Conclusion and Future Outlook
Establishing and managing joint ventures in the DIFC requires more than a cursory understanding of UAE law. The interplay of Federal Decree Law No. 32 of 2021, the DIFC’s contemporary legal framework, and enhanced compliance protocols means due diligence, meticulous contract drafting, and ongoing regulatory engagement are no longer optional—they are essential. The regulatory trajectory for 2025 and beyond emphasises transparency, robust governance, and ready dispute resolution, marking a new era of investment protection and commercial agility in the UAE.

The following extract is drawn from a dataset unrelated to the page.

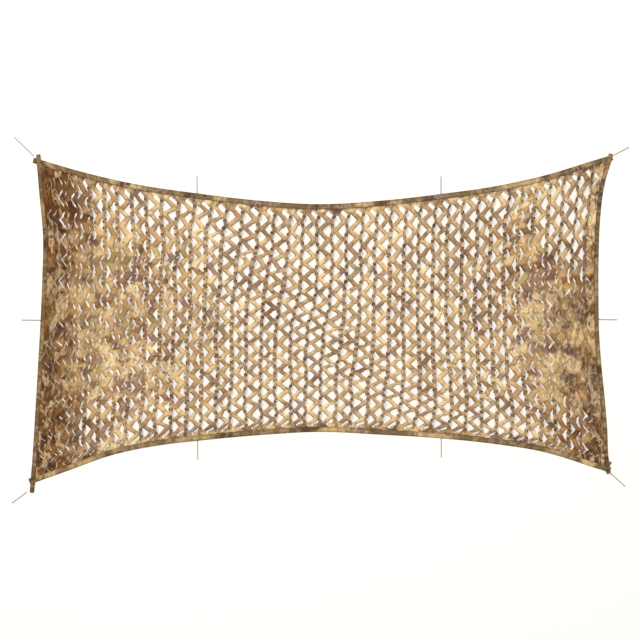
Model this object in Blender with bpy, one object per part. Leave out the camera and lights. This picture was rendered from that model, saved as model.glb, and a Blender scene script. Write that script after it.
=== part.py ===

Businesses, executives, and legal practitioners must approach DIFC joint ventures with a proactive, preventative mindset—anticipating conflict, funding challenges, and regulatory shifts. Embedding comprehensive governance, deadlock, and funding protection mechanisms is a vital component of resilience and commercial success. For tailored legal guidance, risk audits, and ongoing compliance support, organizations should consult with UAE-qualified legal advisors experienced in DIFC JV frameworks.
Key Takeaways:
- Strategic JV governance and deadlock management are fundamental to stability and investor protection in the DIFC.
- 2025 legal updates reinforce the need for precise contractual arrangements and proactive compliance monitoring.
- Penalties for non-compliance are material; robust board controls and funding safeguards are vital risk mitigants.
Best Practice Recommendations
- Engage in specialist legal review of JV agreements and corporate documents prior to execution
- Implement multi-tiered deadlock mechanisms with clear, timebound triggers
- Ensure funding commitments and protections are detailed and enforceable under DIFC law
- Maintain ongoing compliance monitoring using digital checklists and periodic legal audits
With diligent preparation, strategic foresight, and expert legal support, joint ventures in the DIFC can deliver substantial competitive advantages while complying with the new regulatory paradigm.